◆ **Required task**: From the data that follows, print exactly the lines starting at the one containing "for name, piece" and ending at the one containing "in imported if"; include both of them and nothing more.

◆ **Raw data**:
════

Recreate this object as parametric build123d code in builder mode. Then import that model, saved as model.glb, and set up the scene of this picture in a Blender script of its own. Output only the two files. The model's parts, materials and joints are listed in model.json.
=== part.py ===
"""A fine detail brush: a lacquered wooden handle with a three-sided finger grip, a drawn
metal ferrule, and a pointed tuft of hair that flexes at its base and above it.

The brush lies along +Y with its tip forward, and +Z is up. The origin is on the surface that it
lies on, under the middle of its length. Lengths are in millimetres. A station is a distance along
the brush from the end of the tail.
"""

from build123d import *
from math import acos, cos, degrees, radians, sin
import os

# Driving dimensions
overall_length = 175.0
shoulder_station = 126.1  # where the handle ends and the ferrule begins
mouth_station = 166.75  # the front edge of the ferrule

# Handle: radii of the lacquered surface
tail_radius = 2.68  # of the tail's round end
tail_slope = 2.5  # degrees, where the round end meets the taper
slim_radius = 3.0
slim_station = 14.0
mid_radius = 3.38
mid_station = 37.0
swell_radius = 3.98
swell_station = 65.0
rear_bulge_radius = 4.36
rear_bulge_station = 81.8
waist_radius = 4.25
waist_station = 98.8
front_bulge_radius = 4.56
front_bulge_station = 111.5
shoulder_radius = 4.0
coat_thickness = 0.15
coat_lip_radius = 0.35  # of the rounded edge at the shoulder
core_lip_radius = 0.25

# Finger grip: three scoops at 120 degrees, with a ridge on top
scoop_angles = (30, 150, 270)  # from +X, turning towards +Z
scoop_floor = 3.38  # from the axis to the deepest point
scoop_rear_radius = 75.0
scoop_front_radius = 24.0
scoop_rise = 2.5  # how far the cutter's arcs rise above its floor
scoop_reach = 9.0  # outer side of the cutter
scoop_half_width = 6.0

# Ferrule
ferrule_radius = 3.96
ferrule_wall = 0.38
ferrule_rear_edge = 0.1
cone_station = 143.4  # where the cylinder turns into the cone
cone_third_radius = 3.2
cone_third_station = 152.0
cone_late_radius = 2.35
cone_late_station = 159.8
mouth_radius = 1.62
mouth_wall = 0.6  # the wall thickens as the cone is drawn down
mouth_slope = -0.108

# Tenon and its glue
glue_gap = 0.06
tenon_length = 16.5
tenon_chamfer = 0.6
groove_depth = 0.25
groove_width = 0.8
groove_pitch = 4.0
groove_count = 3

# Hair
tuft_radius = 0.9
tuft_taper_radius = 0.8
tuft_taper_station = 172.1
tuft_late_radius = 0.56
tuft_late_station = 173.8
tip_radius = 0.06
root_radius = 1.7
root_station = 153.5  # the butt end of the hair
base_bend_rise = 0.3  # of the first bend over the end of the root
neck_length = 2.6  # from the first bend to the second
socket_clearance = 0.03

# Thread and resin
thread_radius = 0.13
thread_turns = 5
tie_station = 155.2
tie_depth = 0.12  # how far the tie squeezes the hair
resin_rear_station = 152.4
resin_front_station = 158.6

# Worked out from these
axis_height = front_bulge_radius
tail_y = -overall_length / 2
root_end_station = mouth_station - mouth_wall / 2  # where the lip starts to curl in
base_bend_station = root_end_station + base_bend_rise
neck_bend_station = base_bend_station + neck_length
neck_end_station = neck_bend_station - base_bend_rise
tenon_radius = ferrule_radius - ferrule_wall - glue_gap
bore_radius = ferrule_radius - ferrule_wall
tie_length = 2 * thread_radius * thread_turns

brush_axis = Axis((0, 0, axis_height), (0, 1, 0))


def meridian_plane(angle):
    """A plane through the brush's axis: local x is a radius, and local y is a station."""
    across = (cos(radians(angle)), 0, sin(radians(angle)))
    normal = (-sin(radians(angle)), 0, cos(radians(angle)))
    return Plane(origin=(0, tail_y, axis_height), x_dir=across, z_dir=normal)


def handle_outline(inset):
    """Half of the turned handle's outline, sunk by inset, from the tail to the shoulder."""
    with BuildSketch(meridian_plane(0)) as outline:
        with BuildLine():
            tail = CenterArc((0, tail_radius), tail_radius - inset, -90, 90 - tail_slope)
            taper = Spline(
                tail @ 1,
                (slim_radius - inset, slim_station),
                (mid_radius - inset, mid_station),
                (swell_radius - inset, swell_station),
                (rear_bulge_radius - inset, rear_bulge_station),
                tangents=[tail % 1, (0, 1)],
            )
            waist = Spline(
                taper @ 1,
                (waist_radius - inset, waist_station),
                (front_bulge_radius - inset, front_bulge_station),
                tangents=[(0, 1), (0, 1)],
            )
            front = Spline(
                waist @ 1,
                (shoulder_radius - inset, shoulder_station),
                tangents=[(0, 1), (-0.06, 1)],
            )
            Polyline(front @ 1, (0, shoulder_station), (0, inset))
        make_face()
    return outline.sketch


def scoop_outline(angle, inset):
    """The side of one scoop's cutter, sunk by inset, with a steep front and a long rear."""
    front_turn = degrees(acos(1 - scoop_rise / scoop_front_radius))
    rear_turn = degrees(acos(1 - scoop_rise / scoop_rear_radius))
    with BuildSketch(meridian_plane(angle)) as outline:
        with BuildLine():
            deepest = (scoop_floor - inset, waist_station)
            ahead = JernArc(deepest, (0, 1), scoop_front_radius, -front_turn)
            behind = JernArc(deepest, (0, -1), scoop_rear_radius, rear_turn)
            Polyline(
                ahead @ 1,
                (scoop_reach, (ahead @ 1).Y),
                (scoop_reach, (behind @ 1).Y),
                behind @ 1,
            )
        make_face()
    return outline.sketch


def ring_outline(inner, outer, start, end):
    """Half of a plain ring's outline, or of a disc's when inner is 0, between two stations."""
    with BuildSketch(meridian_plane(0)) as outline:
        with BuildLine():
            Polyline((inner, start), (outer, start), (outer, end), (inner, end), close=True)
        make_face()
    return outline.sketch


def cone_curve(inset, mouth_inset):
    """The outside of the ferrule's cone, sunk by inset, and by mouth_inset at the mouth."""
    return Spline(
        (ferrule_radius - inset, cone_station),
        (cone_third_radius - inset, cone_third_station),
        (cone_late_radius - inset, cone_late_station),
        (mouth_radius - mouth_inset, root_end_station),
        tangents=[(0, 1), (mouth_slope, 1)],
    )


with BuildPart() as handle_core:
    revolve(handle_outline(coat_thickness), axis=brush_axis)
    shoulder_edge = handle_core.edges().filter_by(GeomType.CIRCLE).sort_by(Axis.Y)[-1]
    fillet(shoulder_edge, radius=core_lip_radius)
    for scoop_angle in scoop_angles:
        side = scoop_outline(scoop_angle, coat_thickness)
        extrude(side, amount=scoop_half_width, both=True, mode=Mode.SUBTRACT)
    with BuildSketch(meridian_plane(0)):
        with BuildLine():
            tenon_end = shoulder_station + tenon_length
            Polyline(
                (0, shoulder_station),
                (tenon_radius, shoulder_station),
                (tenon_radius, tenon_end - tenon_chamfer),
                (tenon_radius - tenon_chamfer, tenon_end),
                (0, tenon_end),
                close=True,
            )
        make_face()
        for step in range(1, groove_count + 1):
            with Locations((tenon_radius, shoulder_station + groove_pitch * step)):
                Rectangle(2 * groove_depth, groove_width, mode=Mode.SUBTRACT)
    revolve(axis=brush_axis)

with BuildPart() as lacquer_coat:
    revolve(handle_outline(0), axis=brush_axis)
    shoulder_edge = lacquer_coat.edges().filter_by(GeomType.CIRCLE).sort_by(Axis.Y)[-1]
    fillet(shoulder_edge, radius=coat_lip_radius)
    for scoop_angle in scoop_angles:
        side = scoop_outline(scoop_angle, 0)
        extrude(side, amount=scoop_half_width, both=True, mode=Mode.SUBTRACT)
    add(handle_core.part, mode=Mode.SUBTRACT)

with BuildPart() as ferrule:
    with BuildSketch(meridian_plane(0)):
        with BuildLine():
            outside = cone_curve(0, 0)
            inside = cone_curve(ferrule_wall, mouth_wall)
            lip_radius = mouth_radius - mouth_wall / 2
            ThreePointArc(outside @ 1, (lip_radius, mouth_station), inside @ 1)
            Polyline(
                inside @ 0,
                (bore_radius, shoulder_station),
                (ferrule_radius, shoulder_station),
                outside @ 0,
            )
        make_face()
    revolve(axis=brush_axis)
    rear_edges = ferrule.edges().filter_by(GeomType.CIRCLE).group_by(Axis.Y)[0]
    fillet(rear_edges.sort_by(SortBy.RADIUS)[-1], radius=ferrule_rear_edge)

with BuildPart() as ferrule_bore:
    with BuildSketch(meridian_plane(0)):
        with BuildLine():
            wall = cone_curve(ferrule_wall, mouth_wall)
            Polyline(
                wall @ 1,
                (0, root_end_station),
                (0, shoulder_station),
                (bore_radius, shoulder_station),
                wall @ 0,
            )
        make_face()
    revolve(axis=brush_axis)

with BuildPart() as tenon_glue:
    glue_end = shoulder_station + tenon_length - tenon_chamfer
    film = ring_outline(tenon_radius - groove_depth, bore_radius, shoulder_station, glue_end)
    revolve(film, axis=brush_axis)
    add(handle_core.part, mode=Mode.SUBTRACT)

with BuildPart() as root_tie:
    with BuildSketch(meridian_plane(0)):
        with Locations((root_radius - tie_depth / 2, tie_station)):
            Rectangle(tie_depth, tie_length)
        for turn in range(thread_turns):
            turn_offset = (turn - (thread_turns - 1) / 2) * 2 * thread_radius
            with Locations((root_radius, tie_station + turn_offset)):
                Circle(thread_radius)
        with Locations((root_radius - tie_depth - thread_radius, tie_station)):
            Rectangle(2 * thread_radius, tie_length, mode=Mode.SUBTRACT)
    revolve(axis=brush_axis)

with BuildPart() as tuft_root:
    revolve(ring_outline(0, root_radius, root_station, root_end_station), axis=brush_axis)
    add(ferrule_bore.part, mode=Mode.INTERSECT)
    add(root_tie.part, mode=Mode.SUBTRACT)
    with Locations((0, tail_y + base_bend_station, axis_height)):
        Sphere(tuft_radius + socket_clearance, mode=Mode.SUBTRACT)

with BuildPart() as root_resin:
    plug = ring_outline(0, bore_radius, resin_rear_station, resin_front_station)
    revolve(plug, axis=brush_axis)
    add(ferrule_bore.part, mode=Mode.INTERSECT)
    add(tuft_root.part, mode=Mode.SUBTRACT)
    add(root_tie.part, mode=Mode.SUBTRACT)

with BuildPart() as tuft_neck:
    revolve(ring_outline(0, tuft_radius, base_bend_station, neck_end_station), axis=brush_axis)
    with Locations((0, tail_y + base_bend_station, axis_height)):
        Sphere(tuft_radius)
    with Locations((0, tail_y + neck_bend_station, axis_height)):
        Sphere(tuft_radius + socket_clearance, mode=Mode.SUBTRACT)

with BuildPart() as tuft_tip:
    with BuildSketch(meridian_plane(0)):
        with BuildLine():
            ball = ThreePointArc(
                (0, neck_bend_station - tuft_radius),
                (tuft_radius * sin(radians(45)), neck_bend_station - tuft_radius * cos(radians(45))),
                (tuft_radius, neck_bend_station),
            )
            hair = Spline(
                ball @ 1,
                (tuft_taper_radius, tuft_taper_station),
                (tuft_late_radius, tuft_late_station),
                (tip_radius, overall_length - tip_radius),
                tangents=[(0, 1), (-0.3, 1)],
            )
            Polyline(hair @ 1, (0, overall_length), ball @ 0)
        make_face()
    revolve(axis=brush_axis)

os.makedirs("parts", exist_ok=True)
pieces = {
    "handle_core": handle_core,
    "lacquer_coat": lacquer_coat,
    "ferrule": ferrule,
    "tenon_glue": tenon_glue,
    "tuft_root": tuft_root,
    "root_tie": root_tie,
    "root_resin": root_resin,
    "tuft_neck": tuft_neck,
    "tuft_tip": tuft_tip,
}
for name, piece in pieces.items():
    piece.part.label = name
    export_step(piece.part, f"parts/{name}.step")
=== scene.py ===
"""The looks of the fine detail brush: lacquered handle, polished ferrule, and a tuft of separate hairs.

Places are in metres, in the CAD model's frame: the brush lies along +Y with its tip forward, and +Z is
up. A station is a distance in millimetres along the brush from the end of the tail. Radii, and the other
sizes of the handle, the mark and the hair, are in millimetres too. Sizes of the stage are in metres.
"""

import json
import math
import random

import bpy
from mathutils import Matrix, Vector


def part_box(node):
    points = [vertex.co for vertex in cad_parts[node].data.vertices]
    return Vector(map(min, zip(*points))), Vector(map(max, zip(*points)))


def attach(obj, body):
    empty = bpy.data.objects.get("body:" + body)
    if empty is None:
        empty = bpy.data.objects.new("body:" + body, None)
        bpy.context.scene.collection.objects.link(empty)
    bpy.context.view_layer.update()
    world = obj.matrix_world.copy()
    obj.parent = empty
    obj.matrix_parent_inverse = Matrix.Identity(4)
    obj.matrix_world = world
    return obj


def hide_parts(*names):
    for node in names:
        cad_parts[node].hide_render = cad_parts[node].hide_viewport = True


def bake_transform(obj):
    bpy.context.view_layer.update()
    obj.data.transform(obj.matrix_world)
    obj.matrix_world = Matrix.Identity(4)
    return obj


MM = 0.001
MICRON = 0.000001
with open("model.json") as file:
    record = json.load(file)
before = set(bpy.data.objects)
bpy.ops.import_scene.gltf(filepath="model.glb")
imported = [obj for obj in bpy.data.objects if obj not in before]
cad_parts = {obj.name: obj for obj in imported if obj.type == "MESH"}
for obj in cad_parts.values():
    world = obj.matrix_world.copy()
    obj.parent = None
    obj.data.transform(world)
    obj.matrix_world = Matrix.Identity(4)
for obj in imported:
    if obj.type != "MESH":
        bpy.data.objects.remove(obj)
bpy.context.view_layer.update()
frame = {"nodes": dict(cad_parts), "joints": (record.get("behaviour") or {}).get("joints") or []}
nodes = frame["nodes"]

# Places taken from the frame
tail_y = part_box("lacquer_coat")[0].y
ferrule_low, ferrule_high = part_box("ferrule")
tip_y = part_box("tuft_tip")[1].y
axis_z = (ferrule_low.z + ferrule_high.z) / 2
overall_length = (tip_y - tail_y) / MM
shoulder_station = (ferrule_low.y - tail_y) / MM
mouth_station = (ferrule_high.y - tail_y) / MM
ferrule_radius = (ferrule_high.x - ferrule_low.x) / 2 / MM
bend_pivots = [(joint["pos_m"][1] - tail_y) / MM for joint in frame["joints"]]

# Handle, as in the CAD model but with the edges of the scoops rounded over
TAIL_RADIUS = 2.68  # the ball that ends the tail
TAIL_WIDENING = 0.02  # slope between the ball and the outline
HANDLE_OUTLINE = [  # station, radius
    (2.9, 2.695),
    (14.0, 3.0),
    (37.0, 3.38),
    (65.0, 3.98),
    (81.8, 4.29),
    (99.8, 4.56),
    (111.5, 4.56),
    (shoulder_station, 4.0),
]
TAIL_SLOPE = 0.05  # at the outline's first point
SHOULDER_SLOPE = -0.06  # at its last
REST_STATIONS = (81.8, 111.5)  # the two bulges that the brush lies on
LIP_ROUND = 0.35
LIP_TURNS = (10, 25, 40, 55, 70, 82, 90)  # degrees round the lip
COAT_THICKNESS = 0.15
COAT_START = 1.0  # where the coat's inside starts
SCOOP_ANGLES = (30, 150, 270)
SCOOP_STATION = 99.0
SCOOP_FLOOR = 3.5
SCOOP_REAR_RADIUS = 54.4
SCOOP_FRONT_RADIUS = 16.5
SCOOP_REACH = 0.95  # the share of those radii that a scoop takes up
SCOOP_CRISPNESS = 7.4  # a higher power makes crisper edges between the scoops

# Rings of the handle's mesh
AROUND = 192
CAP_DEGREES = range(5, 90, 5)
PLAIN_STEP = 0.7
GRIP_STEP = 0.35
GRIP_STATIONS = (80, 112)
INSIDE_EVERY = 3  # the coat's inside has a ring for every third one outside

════

◆ **Reply to the exercise**:
for name, piece in pieces.items():
    piece.part.label = name
    export_step(piece.part, f"parts/{name}.step")
=== scene.py ===
"""The looks of the fine detail brush: lacquered handle, polished ferrule, and a tuft of separate hairs.

Places are in metres, in the CAD model's frame: the brush lies along +Y with its tip forward, and +Z is
up. A station is a distance in millimetres along the brush from the end of the tail. Radii, and the other
sizes of the handle, the mark and the hair, are in millimetres too. Sizes of the stage are in metres.
"""

import json
import math
import random

import bpy
from mathutils import Matrix, Vector


def part_box(node):
    points = [vertex.co for vertex in cad_parts[node].data.vertices]
    return Vector(map(min, zip(*points))), Vector(map(max, zip(*points)))


def attach(obj, body):
    empty = bpy.data.objects.get("body:" + body)
    if empty is None:
        empty = bpy.data.objects.new("body:" + body, None)
        bpy.context.scene.collection.objects.link(empty)
    bpy.context.view_layer.update()
    world = obj.matrix_world.copy()
    obj.parent = empty
    obj.matrix_parent_inverse = Matrix.Identity(4)
    obj.matrix_world = world
    return obj


def hide_parts(*names):
    for node in names:
        cad_parts[node].hide_render = cad_parts[node].hide_viewport = True


def bake_transform(obj):
    bpy.context.view_layer.update()
    obj.data.transform(obj.matrix_world)
    obj.matrix_world = Matrix.Identity(4)
    return obj


MM = 0.001
MICRON = 0.000001
with open("model.json") as file:
    record = json.load(file)
before = set(bpy.data.objects)
bpy.ops.import_scene.gltf(filepath="model.glb")
imported = [obj for obj in bpy.data.objects if obj not in before]
cad_parts = {obj.name: obj for obj in imported if obj.type == "MESH"}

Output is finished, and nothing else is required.